Anyway, the story gets a little interesting when you pay slightly closer attention, and you have to cross-reference it with Channel 8's version in order to get the whole thing. It was last Friday night, around midnight. A single mom was away for the evening, leaving her teenage girls at home when someone broke into the garage. The girls were "hysterical" according to reports, and the cops came and got him. This is about six houses down from our place, which is a suburban American cul-de-sac of the most benign and ordinary kind. Turns out the guy was an old boyfriend of the woman, and also used to be a neighbor. He's in his forties, and is an Orange County firefighter (the minor fact that evidently merited the coverage.) He still lives in Oceanside (though Channel 10 reports it as "Vista", which is fine with me) and has a few kids of his own. Evidently he got drunk and wandered over to this old girlfriend's house and broke into the garage.
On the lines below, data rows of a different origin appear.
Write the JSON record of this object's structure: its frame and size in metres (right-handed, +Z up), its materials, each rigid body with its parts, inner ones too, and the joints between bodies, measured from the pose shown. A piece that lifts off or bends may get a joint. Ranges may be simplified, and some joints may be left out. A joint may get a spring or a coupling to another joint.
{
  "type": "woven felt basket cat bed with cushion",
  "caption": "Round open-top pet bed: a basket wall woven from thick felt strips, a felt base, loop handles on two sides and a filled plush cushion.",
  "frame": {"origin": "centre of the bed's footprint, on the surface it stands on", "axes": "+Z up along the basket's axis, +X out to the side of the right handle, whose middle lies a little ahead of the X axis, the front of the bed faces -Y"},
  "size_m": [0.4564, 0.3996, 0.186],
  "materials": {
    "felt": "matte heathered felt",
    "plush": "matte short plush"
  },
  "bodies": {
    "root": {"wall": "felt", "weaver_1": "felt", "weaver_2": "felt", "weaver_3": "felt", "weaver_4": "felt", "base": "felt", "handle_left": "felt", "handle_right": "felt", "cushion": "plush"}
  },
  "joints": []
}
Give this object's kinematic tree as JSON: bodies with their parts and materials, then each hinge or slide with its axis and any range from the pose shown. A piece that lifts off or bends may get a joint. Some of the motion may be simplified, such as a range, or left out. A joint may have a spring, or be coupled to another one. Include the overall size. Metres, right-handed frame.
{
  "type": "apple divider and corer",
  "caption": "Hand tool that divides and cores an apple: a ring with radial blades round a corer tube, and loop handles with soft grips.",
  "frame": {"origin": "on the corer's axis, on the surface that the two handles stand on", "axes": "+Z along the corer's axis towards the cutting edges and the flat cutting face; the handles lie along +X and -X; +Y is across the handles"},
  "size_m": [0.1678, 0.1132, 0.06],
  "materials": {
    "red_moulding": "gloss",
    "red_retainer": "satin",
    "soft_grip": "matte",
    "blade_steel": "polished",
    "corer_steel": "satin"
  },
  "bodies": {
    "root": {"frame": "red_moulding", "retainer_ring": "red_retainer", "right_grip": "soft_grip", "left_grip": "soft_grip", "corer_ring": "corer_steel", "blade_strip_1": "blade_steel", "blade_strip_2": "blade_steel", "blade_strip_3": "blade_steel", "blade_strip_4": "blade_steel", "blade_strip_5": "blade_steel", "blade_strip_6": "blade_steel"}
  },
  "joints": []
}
Now, don't we all know people like this? Desperate people who just can't get on with life, are still living in the past? They get drunk one night and call up old flames like they'd just spoke with them last Tuesday, and are shocked to discover that the other person has a family and a life now and has moved on to normalcy in the biggest way. There are some incidental facts. The father of the girls is interviewed and he knows the guy, but he's divorced the woman and also doesn't live on our street anymore. The woman saw the guy six months ago in a Lowe's parking lot. What happened there? Could it be that she had an affair with this crazy firefighter ten years ago, somewhere in the midst of her divorce? She kept the house, she has five kids, today is single, and then this drunken wretch (who has "moved on" with a family of his own, obviously to a much lesser degree of success) shows up looking for action... The Dad of the girls really seems to have it out for this guy, doesn't he? And then the Dad of the drunk shows up and says he's a good, church-going, public servant! It's almost impossible to write about in a few short paragraphs, but it sounds like the same old soap opera we hear all the time, on TV and in our own lives.
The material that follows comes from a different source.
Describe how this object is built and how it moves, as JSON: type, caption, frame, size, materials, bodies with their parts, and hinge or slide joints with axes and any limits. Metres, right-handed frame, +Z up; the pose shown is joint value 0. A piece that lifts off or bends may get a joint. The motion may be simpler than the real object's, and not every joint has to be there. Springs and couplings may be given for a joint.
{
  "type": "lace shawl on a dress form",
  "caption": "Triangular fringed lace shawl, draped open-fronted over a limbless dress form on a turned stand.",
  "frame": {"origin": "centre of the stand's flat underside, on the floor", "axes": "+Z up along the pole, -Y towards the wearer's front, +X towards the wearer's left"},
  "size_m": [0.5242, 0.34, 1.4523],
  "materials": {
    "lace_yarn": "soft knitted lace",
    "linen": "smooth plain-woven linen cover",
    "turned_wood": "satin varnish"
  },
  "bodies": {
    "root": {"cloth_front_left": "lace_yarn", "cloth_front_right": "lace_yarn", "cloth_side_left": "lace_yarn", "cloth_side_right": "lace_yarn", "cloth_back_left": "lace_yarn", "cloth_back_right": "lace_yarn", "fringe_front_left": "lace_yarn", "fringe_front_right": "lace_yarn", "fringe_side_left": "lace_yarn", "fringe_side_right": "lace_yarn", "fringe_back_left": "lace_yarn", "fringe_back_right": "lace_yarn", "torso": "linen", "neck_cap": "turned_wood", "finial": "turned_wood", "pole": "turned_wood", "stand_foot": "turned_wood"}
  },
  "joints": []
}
And it's all on my street. Now, I'm not sure anyone outside of the families on my street are interested, but the news crews could have told the story in a much more compelling way. The facts are rarely interesting by themselves, and just "reporting" them seems to me a missed opportunity. I mean, this is the drama of LIFE! People are affected! But, oh well. Local news. They really should just hop it up with some well-placed adjectives, juxtapositional editing, and theatrical timing -for the benefit of everyone who lives elsewhere.
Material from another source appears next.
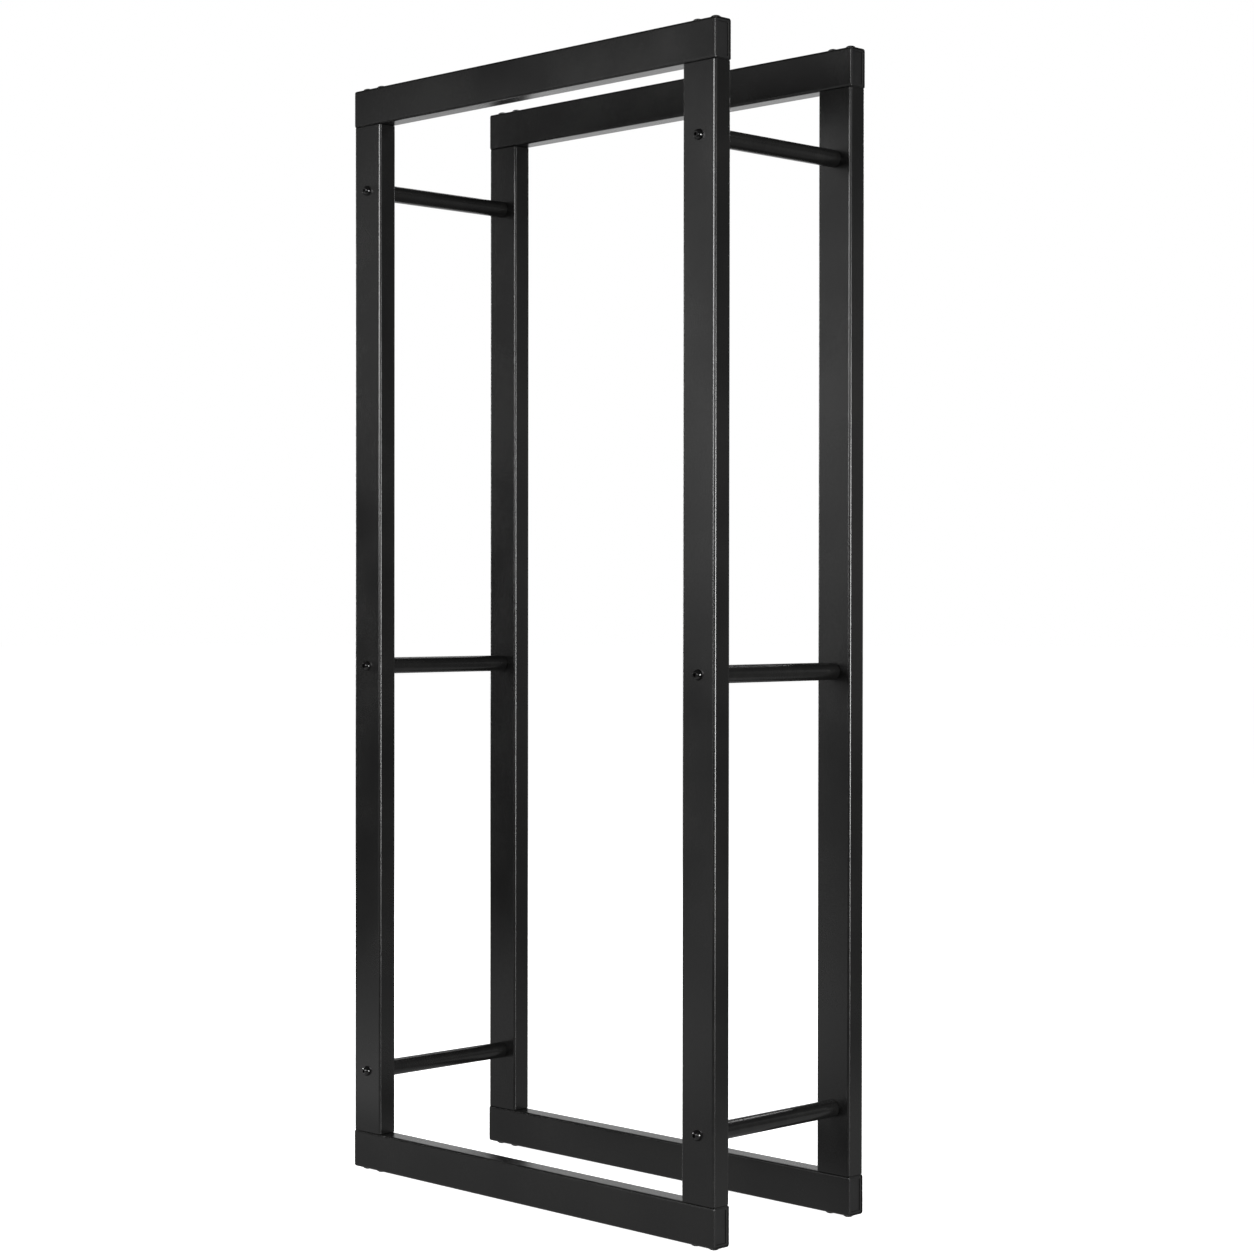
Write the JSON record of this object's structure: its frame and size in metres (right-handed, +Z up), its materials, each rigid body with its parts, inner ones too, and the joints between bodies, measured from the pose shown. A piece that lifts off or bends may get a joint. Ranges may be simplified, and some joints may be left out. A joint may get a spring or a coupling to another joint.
{
  "type": "firewood log rack",
  "caption": "Tall open rack for stacked firewood: two upright rectangular tube frames held apart by round crossbars and bolted together.",
  "frame": {"origin": "on the floor under the middle of the rack, in the plane of the crowns of the screws it stands on", "axes": "+Z up; +X to the right seen from the front, along the rails; the front frame is on the -Y side and the crossbars run along Y"},
  "size_m": [0.6, 0.2608, 1.3266],
  "materials": {
    "black_powder_coat": "satin black powder coat with a fine orange peel",
    "black_screw_steel": "black oxide, slightly glossy",
    "black_plastic": "moulded, fine grain",
    "bare_steel": "zinc plated"
  },
  "bodies": {
    "root": {"back_bottom_rail": "black_powder_coat", "back_bottom_rail_left_plug": "black_plastic", "back_bottom_rail_right_plug": "black_plastic", "back_bottom_rail_screws": "black_screw_steel", "back_crossbar_screws": "black_screw_steel", "back_left_lower_nut_plate": "bare_steel", "back_left_upper_nut_plate": "bare_steel", "back_left_upright": "black_powder_coat", "back_right_lower_nut_plate": "bare_steel", "back_right_upper_nut_plate": "bare_steel", "back_right_upright": "black_powder_coat", "back_top_rail": "black_powder_coat", "back_top_rail_left_plug": "black_plastic", "back_top_rail_right_plug": "black_plastic", "back_top_rail_screws": "black_screw_steel", "front_bottom_rail": "black_powder_coat", "front_bottom_rail_left_plug": "black_plastic", "front_bottom_rail_right_plug": "black_plastic", "front_bottom_rail_screws": "black_screw_steel", "front_crossbar_screws": "black_screw_steel", "front_left_lower_nut_plate": "bare_steel", "front_left_upper_nut_plate": "bare_steel", "front_left_upright": "black_powder_coat", "front_right_lower_nut_plate": "bare_steel", "front_right_upper_nut_plate": "bare_steel", "front_right_upright": "black_powder_coat", "front_top_rail": "black_powder_coat", "front_top_rail_left_plug": "black_plastic", "front_top_rail_right_plug": "black_plastic", "front_top_rail_screws": "black_screw_steel", "left_lower_crossbar": "black_powder_coat", "left_lower_crossbar_back_insert": "bare_steel", "left_lower_crossbar_front_insert": "bare_steel", "left_middle_crossbar": "black_powder_coat", "left_middle_crossbar_back_insert": "bare_steel", "left_middle_crossbar_front_insert": "bare_steel", "left_upper_crossbar": "black_powder_coat", "left_upper_crossbar_back_insert": "bare_steel", "left_upper_crossbar_front_insert": "bare_steel", "right_lower_crossbar": "black_powder_coat", "right_lower_crossbar_back_insert": "bare_steel", "right_lower_crossbar_front_insert": "bare_steel", "right_middle_crossbar": "black_powder_coat", "right_middle_crossbar_back_insert": "bare_steel", "right_middle_crossbar_front_insert": "bare_steel", "right_upper_crossbar": "black_powder_coat", "right_upper_crossbar_back_insert": "bare_steel", "right_upper_crossbar_front_insert": "bare_steel"}
  },
  "joints": []
}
People think I make up this stuff, romanticizing the suburbs so I'll have something to type about, but no, it's all right there. It's in your neighborhood, too. If you just open your eyes a bit and look around, squint this way and question that, suddenly you're in some pulp novel. There's no need to fictionalize it. You do have to be careful, however. Every life is a story, but every story needs conflict -and there's the rub. Life without conflict? I suppose that would be safe, but also boring. And it would never make it to prime time.

Life is short enough, and all the while it is funny, scary, sad, beautiful, horrible, delicious, disgusting, and unfair in both its blessings and its pitfalls. Do you remember that brilliant opening scene in Blue Velvet? That's what I'm talking about. The movie kinda falls apart from there, in my opinion, but I suppose that was David Lynch's whole point. A storyteller will choose what to tell and what not to tell, and if your point is that "it all falls apart in the end", well, that's your prerogative. Personally, I don't see it that way. The human story is one of triumph or defeat of the spirit, and the spirit can always triumph, regardless what slings and arrows of outrageous fortune we may suffer. There is always a happy ending within reach. Sometimes it's quite a reach. That's where the story gets interesting.

And then in that final sleep of death, that "undiscovered country" as Shakespeare called it, "What dreams may come?" For without hope in the afterlife, the spirit will never triumph.